Now I was hitchhiking alone over the sea. Through French Polynesia and beyond, padding my bare feet on soft red soil, ferns against my sea softened ankles, gazing up at rugged volcanic spires, white tailed tropic birds soaring far above.
My brother called to ask for relationship advice. I watched sharks feeding nearby, boiling the water with their tail thrashes, and gave him my unvarnished guidance. My sister reached out with medical tips when my mysterious high fever raged for days. A month later, her voice carried me again when fever overcame my body—I was weakened from thirst and untreated rainwater. “Get up, eat those canned sardines, you are in charge of keeping yourself alive,” her imaginary voice encouraged me. I needed her more than ever in the sweltering steel boat perched atop an isolated atoll shipyard.
As much as I relish spells without wifi, I want to reconnect with my family whenever I can. It is strange, I have become somewhat of a remote, but omniscient presence. They reach out to me separately about their own sagas, their own details. But at the same time, I think I know nothing. I haven’t touched my family in ages, I haven’t made eye contact beyond a cell phone screen, I haven’t felt their belly laughs vibrate through my bones.
That body absence is where the loss lies. It is where my grief lives. In my semi-healed stomach ulcer, that pulses now and again with pain.

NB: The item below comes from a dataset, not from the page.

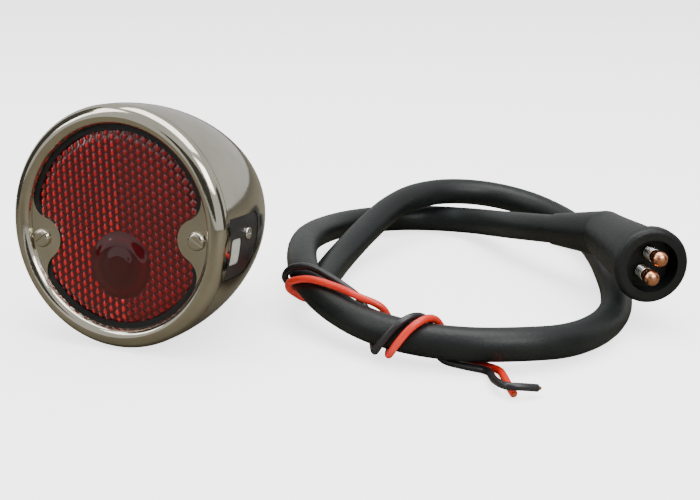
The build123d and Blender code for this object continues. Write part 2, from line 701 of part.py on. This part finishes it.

Maybe that pain began when my family dropped me off at university. All five of us stared at each other outside my downtown Berkeley apartment complex, realizing this was a wild separation. As the eldest, I was the first to go, and was ready to leave home at age 11, my mom reminds me.
But I didn’t know that this separation turns the family song volume down. Our rhythm becomes fainter even as awareness of my own heart beat grows.

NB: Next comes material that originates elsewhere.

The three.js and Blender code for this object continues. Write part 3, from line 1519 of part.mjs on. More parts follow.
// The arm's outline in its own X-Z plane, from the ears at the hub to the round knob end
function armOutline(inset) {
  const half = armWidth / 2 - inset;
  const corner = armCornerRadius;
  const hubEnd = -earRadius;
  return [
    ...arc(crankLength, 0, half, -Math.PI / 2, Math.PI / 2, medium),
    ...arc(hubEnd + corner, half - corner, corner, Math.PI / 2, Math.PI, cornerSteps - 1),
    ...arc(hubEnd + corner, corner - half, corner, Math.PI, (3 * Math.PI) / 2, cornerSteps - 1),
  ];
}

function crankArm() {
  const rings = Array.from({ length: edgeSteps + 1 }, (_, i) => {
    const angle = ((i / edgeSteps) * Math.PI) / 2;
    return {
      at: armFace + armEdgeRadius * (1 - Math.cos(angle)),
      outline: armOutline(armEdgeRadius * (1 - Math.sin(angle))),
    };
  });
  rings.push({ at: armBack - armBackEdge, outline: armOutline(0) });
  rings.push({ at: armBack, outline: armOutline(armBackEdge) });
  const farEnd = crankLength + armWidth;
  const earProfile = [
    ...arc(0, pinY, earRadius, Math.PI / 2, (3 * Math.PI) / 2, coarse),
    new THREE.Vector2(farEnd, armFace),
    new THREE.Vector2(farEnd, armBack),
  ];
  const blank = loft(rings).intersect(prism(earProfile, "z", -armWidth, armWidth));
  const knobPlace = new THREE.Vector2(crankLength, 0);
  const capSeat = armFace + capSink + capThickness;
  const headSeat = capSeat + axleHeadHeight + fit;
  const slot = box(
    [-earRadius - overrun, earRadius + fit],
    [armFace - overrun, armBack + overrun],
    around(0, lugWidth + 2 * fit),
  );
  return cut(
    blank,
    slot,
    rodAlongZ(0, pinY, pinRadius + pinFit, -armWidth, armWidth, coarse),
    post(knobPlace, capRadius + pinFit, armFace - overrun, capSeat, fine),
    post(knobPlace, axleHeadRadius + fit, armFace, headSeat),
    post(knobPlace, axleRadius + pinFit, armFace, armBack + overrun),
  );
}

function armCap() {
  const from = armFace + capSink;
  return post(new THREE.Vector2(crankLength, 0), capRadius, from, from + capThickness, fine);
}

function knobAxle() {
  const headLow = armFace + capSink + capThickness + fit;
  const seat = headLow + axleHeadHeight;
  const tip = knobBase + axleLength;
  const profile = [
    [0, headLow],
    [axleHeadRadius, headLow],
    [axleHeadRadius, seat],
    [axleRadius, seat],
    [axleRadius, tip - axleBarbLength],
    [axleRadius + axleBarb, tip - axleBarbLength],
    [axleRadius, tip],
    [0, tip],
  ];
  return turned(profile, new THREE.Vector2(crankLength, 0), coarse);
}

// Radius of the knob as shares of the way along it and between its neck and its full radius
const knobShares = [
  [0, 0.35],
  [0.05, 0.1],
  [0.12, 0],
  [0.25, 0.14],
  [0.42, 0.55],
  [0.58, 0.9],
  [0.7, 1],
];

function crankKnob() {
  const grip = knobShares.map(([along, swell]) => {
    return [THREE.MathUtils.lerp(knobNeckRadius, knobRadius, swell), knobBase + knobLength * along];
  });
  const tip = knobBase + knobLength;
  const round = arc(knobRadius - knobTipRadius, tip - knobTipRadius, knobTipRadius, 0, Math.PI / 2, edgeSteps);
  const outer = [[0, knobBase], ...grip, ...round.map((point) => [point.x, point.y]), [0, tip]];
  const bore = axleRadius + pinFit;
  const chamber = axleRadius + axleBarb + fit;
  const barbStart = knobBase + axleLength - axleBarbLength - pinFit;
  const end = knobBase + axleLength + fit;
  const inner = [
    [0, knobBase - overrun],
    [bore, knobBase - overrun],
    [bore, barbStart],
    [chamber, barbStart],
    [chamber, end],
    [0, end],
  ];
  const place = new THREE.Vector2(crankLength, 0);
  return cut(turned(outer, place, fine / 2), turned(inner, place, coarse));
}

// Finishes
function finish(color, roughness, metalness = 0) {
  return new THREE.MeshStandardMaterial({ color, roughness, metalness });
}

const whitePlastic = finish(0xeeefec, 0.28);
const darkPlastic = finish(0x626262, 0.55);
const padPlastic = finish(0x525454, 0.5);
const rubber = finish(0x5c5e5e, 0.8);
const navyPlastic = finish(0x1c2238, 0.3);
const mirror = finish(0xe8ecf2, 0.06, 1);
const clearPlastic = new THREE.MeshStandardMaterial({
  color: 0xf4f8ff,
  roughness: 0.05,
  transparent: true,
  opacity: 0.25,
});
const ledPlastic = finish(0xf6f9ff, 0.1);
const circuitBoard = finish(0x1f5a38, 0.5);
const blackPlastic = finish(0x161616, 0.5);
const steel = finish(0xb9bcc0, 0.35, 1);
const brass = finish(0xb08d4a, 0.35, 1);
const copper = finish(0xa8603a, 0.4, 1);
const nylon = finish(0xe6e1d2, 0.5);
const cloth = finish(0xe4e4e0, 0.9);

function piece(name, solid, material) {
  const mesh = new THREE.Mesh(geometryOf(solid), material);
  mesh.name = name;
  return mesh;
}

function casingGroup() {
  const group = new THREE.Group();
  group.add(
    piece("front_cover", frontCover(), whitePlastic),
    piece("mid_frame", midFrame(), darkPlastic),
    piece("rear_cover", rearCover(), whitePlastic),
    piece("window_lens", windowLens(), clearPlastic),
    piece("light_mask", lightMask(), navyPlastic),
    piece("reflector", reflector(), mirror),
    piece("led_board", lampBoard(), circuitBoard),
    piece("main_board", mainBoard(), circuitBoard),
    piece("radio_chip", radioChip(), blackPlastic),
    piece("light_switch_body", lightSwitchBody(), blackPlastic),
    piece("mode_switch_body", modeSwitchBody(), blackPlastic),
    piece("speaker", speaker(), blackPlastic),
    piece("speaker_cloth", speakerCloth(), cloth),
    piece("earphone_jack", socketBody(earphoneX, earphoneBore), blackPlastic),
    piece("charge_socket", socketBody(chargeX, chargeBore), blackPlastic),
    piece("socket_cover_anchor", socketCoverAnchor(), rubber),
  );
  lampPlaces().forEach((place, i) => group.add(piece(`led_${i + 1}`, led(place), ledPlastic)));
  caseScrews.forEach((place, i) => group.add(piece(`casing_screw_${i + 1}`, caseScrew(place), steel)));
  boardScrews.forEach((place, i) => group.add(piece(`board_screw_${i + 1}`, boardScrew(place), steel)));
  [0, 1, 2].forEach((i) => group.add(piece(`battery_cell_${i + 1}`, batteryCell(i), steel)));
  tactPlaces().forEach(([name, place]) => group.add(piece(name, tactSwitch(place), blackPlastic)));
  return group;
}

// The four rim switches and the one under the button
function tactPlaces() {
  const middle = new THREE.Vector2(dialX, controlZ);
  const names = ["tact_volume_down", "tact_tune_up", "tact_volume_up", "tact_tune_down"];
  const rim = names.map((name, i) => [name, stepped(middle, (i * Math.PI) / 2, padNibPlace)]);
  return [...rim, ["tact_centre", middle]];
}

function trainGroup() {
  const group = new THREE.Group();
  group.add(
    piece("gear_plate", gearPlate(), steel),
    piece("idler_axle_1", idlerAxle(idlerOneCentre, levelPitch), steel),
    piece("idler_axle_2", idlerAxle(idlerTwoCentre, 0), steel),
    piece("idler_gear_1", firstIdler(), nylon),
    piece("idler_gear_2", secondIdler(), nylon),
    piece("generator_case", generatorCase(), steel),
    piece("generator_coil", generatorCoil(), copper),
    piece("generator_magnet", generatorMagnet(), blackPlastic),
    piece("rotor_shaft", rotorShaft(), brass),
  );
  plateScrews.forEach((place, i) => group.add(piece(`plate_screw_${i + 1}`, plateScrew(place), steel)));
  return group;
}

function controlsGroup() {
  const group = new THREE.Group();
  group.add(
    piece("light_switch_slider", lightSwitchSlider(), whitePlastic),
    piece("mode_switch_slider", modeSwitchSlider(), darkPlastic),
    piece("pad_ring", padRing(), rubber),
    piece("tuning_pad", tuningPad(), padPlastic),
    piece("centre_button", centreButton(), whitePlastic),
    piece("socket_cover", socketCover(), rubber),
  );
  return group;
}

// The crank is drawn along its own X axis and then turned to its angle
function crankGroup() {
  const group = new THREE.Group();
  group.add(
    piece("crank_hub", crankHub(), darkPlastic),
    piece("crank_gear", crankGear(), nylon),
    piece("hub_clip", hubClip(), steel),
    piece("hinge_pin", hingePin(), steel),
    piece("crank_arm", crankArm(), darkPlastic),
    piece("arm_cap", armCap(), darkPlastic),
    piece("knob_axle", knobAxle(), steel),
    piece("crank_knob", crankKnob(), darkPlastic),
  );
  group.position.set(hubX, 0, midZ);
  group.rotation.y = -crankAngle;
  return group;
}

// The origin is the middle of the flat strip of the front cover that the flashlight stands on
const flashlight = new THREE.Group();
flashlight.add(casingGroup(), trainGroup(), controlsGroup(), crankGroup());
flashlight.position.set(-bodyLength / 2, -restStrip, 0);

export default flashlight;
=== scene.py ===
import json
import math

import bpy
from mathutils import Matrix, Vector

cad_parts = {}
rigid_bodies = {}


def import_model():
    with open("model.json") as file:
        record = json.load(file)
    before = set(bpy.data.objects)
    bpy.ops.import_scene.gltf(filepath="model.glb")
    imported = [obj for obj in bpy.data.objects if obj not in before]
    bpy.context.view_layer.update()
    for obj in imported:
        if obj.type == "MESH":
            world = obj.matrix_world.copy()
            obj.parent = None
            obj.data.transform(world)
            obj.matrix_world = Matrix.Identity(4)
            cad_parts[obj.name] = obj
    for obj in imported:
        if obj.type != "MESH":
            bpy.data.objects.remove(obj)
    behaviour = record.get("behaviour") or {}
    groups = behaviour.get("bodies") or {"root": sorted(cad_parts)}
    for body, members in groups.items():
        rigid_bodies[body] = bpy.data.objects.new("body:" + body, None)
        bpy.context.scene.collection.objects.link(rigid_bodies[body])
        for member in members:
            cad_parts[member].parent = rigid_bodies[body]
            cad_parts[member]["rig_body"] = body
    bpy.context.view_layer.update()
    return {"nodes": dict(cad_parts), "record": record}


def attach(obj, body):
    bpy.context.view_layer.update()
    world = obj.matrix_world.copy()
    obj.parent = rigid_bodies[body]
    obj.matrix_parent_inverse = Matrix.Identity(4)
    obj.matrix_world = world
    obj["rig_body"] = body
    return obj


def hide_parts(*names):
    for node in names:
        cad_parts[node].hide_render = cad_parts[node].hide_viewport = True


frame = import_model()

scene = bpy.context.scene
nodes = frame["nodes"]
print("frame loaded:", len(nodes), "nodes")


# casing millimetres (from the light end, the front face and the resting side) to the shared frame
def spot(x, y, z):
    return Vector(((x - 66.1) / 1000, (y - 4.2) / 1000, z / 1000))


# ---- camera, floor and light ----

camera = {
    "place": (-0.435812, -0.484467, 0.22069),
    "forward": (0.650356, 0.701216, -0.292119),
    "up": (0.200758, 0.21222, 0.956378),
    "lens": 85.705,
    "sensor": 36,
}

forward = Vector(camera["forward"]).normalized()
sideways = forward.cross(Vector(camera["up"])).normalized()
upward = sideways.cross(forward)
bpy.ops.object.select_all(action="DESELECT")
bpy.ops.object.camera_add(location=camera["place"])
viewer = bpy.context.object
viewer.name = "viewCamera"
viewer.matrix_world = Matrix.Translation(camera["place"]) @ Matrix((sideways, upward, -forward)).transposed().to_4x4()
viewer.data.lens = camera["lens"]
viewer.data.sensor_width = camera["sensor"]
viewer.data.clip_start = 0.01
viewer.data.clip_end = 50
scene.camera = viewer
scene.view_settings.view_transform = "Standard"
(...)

I yelled “Land ho!” outside the Bay of Islands as S/V Zephyr, captain and crew approached Aotearoa New Zealand. My whole body and spirit felt whole, content and relieved that I’d reached a significant milestone after a year hitchhiking at sea. It felt like a shared victory—my family supported me throughout with their love, guidance and humor.
Then, a few months ago in September, I had a flight booked from New Zealand to California. My little brother texted, “I don’t actually believe you are coming home.” I assured him this was real, and I’d see him soon.

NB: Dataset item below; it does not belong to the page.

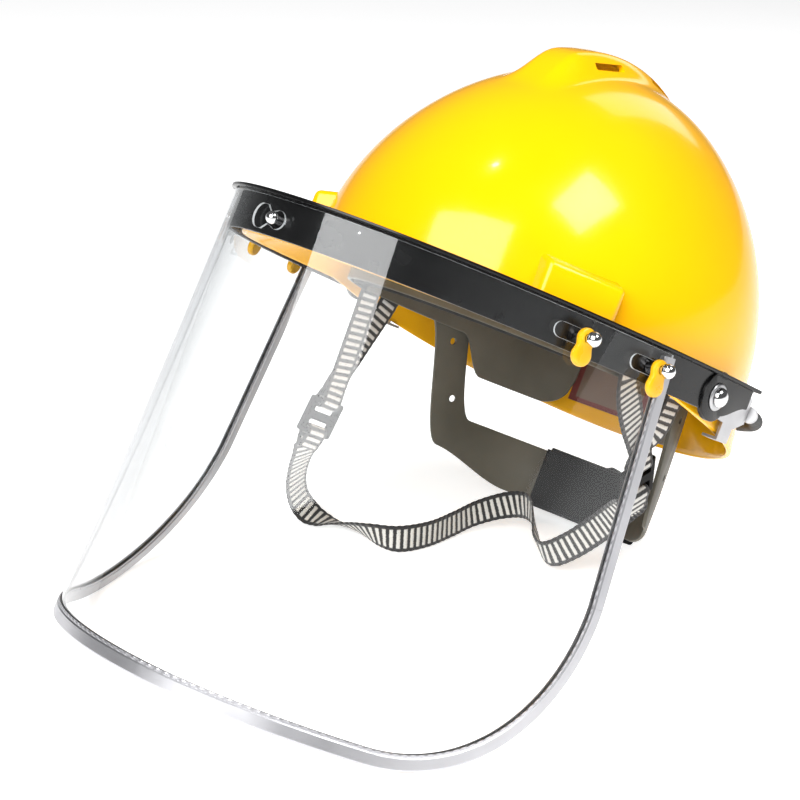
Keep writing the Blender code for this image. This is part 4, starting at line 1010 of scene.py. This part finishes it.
# ---------------------------------------------------------------- chin strap (world space)
MAIN_STRAP = (  # centre of the webbing in millimetres, then the direction across it
    (-86.6, 7.6, 54.0, 0.10, 0.90, -0.40), (-90.6, 9.2, 46.0, 0.08, 0.98, -0.10),
    (-96.0, 12.0, 38.0, 0.05, 1.00, 0.05), (-102.0, 16.0, 25.5, 0.00, 1.00, 0.15),
    (-104.5, 21.0, 13.5, 0.00, 0.95, 0.30), (-100.5, 25.5, 5.2, 0.10, 0.95, 0.22),
    (-92.0, 28.0, 2.8, 0.10, 1.00, 0.00), (-83.0, 29.2, 3.8, 0.00, 0.90, -0.30),
    (-72.0, 29.5, 5.4, 0.10, 0.75, -0.60), (-57.0, 28.8, 7.4, 0.20, 0.40, -0.88),
    (-44.5, 34.0, 7.8, 0.10, 0.10, -1.00), (-39.0, 50.0, 7.8, 0.00, 0.00, -1.00),
    (-38.5, 68.0, 8.4, 0.00, 0.00, -1.00), (-37.0, 83.0, 10.5, 0.00, 0.00, -1.00),
    (-30.0, 94.0, 14.0, 0.00, 0.00, -1.00), (-20.0, 98.0, 17.5, 0.00, 0.00, -1.00),
    (-10.0, 95.0, 19.0, 0.00, 0.10, -1.00), (0.0, 87.5, 15.5, 0.10, 0.30, -0.90),
    (9.5, 79.0, 10.2, 0.25, 0.35, -0.90), (19.0, 76.5, 10.0, 0.45, 0.25, -0.85),
    (29.0, 80.5, 17.0, 0.62, 0.12, -0.76), (39.5, 84.0, 27.5, 0.64, 0.11, -0.76),
    (49.5, 83.5, 38.0, 0.60, 0.20, -0.74), (59.0, 80.0, 47.5, 0.45, 0.50, -0.65),
    (65.8, 75.2, 52.4, 0.25, 0.85, -0.40), (70.6, 70.4, 56.6, 0.00, 0.98, 0.15),
)
SLIDERS = {  # middle in millimetres, direction up the legs, direction across
    "left": ((73.0, 67.0, 70.0), (0.10, -0.15, 0.98), (0.0, 0.98, 0.15)),
    "right": ((-84.5, 14.0, 66.5), (0.10, 0.46, 0.88), (0.0, 0.88, -0.46)),
}
SLIDER_SIZE = (0.0240, 0.0190, 0.0034)
LEGS = {  # top of each leg beside the headband, the point just below its edge, and the layer
    "left_front": ((78.9, 48.9, 138.4), (78.9, 43.1, 126.7), -1),
    "left_rear": ((80.8, 83.8, 121.1), (80.8, 78.0, 109.4), 1),
    "right_front": ((-78.9, 45.3, 140.1), (-78.9, 39.5, 128.5), -1),
    "right_rear": ((-79.8, 60.5, 132.6), (-79.8, 54.8, 120.9), 1),
}
ACROSS_HAT = (0.0, cos(TILT), -sin(TILT))


def web_frames(route, per_span):
    """Centre, unit width direction, unit normal and length so far along a strap."""
    line = smooth_route([r[:3] for r in route], per_span)
    across = smooth_route([r[3:] for r in route], per_span)
    frames = []
    length = 0.0
    for i, (place, width) in enumerate(zip(line, across)):
        if i:
            length += np.linalg.norm(place - line[i - 1])
        along = line[min(i + 1, len(line) - 1)] - line[max(i - 1, 0)]
        along /= np.linalg.norm(along)
        width = width - along * float(np.dot(width, along))
        width /= np.linalg.norm(width)
        frames.append((place, width, np.cross(along, width), length))
    return frames


def ribbon(name, route, per_span):
    """Elastic webbing: soft round selvedges, a slight belly and a ripple from its cross bars."""
    frames = web_frames(route, per_span)
    sections, alongs, acrosses = [], [], []
    for place, width, normal, length in frames:
        ripple = 0.00007 * sin(2 * pi * length / STRIPE_PITCH)
        loop = []
        for t in np.linspace(0, 2 * pi, 20, endpoint=False):
            u = copysign(abs(cos(t)) ** 0.45, cos(t))
            w = copysign(abs(sin(t)) ** 0.60, sin(t))
            edge = 1.12 if abs(u) > 0.86 else 0.92
            loop.append(place + width * u * (WEB_WIDTH / 2 + ripple * 1.5)
                        + normal * w * (WEB_THICK / 2 * edge + ripple))
            alongs.append(length)
            acrosses.append(u)
        sections.append(loop)
    obj = loft(name, sections, "web", {"along": alongs, "across": acrosses}, in_world=True, angle=70)
    return obj, frames


def stitches(name, frames, body, start, end, rows, side=1.0):
    """Rows of sewing thread across a stretch of strap, each stitch a short raised bar."""
    verts = []
    faces = []
    chosen = [f for f in frames if start <= f[3] <= end]
    for u in rows:
        for k in range(0, len(chosen) - 2, 3):
            place, width, normal, _ = chosen[k]
            far, far_width, far_normal, _ = chosen[k + 2]
            first = len(verts)
            for at, w, n in ((place, width, normal), (far, far_width, far_normal)):
                middle = at + w * u + n * side * (WEB_THICK / 2)
                for a in np.linspace(0, 2 * pi, 6, endpoint=False):
                    verts.append(middle + (w * cos(a) + n * sin(a)) * 0.00022)
            faces += [(first + j, first + (j + 1) % 6, first + 6 + (j + 1) % 6, first + 6 + j) for j in range(6)]
            faces.append(tuple(first + j for j in range(6)))
            faces.append(tuple(first + 6 + j for j in range(6)))
    return keep(piece(name, verts, faces, "thread", in_world=True), body)


def slider_axes(word):
    middle, up, across = (Vector(v) for v in SLIDERS[word])
    up.normalize()
    across = (across - up * across.dot(up)).normalized()
    return middle * MM, up, across, across.cross(up)


def chin_strap():
    route = [(x * MM, y * MM, z * MM, *w) for x, y, z, *w in MAIN_STRAP]
    strap, frames = ribbon("chin_webbing", route, 30)
    keep(strap, "hat", "chin_strap")
    lap = [f for f in frames if 0.268 <= f[3] <= 0.292]
    seam = stitches("chin_seam", frames, "hat", lap[0][3], lap[-1][3], (-0.0050, -0.0020, 0.0020, 0.0050))
    for word in SLIDERS:
        slider(word)
    for word, (top, edge, layer) in LEGS.items():
        side = word.split("_")[0]
        middle, up, across, _ = slider_axes(side)
        away = 1 if side == "left" else -1
        end = middle + up * (SLIDER_SIZE[1] / 2 + 0.0022) + Vector((away * layer * 0.0009, 0, 0))
        edge = Vector(edge) * MM
        knee = edge.lerp(end, 0.5) + Vector((away * layer * 0.0005, 0, 0))
        across = Vector(SLIDERS[side][2])
        route = [(*(Vector(top) * MM), *ACROSS_HAT), (*edge, *ACROSS_HAT), (*knee, *ACROSS_HAT),
                 (*(end + up * 0.006), *across), (*end, *across)]
        leg, frames = ribbon("strap_leg_" + word, route, 24)
        keep(leg, "hat", "chin_leg_" + word)
        seam = stitches("leg_seam_" + word, frames, "hat", 0.004, 0.012, (-0.0045, 0.0, 0.0045), away)


def slider(word):
    """Three-bar slide, with the webbing folded round its upper and lower bars."""
    middle, up, across, out = slider_axes(word)
    wide, tall, thick = SLIDER_SIZE
    turn = Matrix((across, up, out)).transposed()
    obj = block("strap_slide_" + word, (wide, tall, thick), middle, "black", turn, in_world=True)
    bevel(obj, 0.0012, 4)
    apply_modifiers(obj)
    tools = []
    for sign in (-1, 1):
        tool = block("window", (wide - 0.0075, 0.0046, thick * 3), middle + up * sign * 0.0045, "black", turn,
                     in_world=True)
        bevel(tool, 0.0008, 3)
        tools.append(apply_modifiers(tool))
    cut(obj, tools)
    keep(obj, "hat", "chin_slider_" + word)
    for sign, end in ((1, "upper"), (-1, "lower")):
        loop = []
        for along, lift in ((0.0170, -0.0004), (0.0120, -0.0020), (0.0085, -0.0026), (0.0062, -0.0022), (0.0048, 0.0),
                            (0.0062, 0.0022), (0.0085, 0.0026), (0.0120, 0.0020), (0.0170, 0.0010)):
            place = middle + up * sign * along + out * lift
            loop.append((*place, *across))
        fold, frames = ribbon(f"strap_fold_{word}_{end}", loop, 10)
        keep(fold, "hat")


# ---------------------------------------------------------------- surroundings
def area_light(name, azimuth, elevation, distance, size, radiance, aim=(0.0, 0.02, 0.12), tone=(1, 1, 1)):
    """Soft box seen from the hat at a compass bearing from +Y towards +X, facing it."""
    a, e = radians(azimuth), radians(elevation)
    away = Vector((sin(a) * cos(e), cos(a) * cos(e), sin(e)))
    data = bpy.data.lights.new(name, "AREA")
    data.shape = "RECTANGLE"
    data.size, data.size_y = size
    data.energy = radiance * size[0] * size[1] * pi
    data.color = tone
    obj = bpy.data.objects.new(name, data)
    bpy.context.scene.collection.objects.link(obj)
    obj.location = Vector(aim) + away * distance
    obj.rotation_euler = away.to_track_quat("Z", "Y").to_euler()
    return obj


def surroundings():
    floor, tree, shader = new_material("white_surface", (0.92, 0.92, 0.92), 0.7)
    tint(tree, shader, noise(tree, 3.0), (0.91, 0.91, 0.91), (0.93, 0.93, 0.93))
    shader.inputs["Emission Color"].default_value = (1.0, 1.0, 1.0, 1.0)
    shader.inputs["Emission Strength"].default_value = FLOOR_GLOW
    mesh = bpy.data.meshes.new("floor")
    mesh.from_pydata([(-20, -20, 0), (20, -20, 0), (20, 20, 0), (-20, 20, 0)], [], [(0, 1, 2, 3)])
    mesh.materials.append(floor)
    obj = bpy.data.objects.new("floor", mesh)
    bpy.context.scene.collection.objects.link(obj)
    world = bpy.data.worlds.new("studio")
    world.use_nodes = True
    background = world.node_tree.nodes["Background"]
    background.inputs["Color"].default_value = (0.98, 0.99, 1.0, 1.0)
    background.inputs["Strength"].default_value = WORLD
    bpy.context.scene.world = world
    area_light("key_box", 162, 40, 1.6, (1.30, 1.20), KEY)
    area_light("window", 70, 52, 1.6, (0.62, 0.50), 14.0)
    area_light("back_wall", -12, 30, 2.2, (0.5, 1.2), 1.6)
    area_light("top_spot", 210, 84, 1.5, (0.06, 0.06), 60.0)
    bpy.context.scene.view_settings.view_transform = "Standard"


def camera():
    data = bpy.data.cameras.new("view")
    data.sensor_width = 36.0
    data.lens = 83.83
    obj = bpy.data.objects.new("view", data)
    bpy.context.scene.collection.objects.link(obj)
    obj.location = (0.5330, -0.6034, 0.4011)
    obj.rotation_euler = (radians(69.652), radians(-3.279), radians(43.638))
    bpy.context.scene.camera = obj


camera()
surroundings()
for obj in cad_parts.values():
    obj.data.materials.clear()
    look = "black" if "adjuster" in obj.name else "zinc"
    obj.data.materials.append(M[look])
shell()
bracket_band()
shield()
edge_trim()
studs_and_tabs()
pivots()
rear_spring()
headband()
nape_straps()
ratchet()
cradle()
sweatband()
label()
chin_strap()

Covid-19 inserted a plot twist. Based on advice from my parents and US doctor, I decided not to keep my promise to my little brother.
My lichen-covered 1993 Toyota Scepter protected me with her old wisdom as I heaved into a full body cry. Over the next weeks, I fell to the floor of my small trailer, tucked into a steep New Zealand river gorge, and let tears drip onto my kneecaps.
Still sometimes my tears surprise me—when I read a line in a sailing novel, when my Kiwi partner hugs me goodbye to visit his daughters and family nearby.
Now, I’ve accepted that I might not ever live in California year-round again. I talk with family on the phone more than once every few months. A new practice for me. My brother, sister and I have our own new chat group, separate from the family thread. Our relationships are growing and we all commit time to answering each others’ messages. My little brother and younger sister are quick to find the best gifs—a giraffe trying to ride a motorcycle is a new favorite.
My quest is incomplete and ongoing, Japan still calls to me. The sophisticated piece of metal, glass and silicon in my pocket is my most prized possession because it allows me to be with my family.
Perhaps the grace in this distance—this longing and separation—is the gratitude. Each morning and each night I thank the universe for keeping my family alive. I do fear losing them before we can hug each other again. But I have a deep knowing, that we carry each other always, no matter the albatross wingspans between us.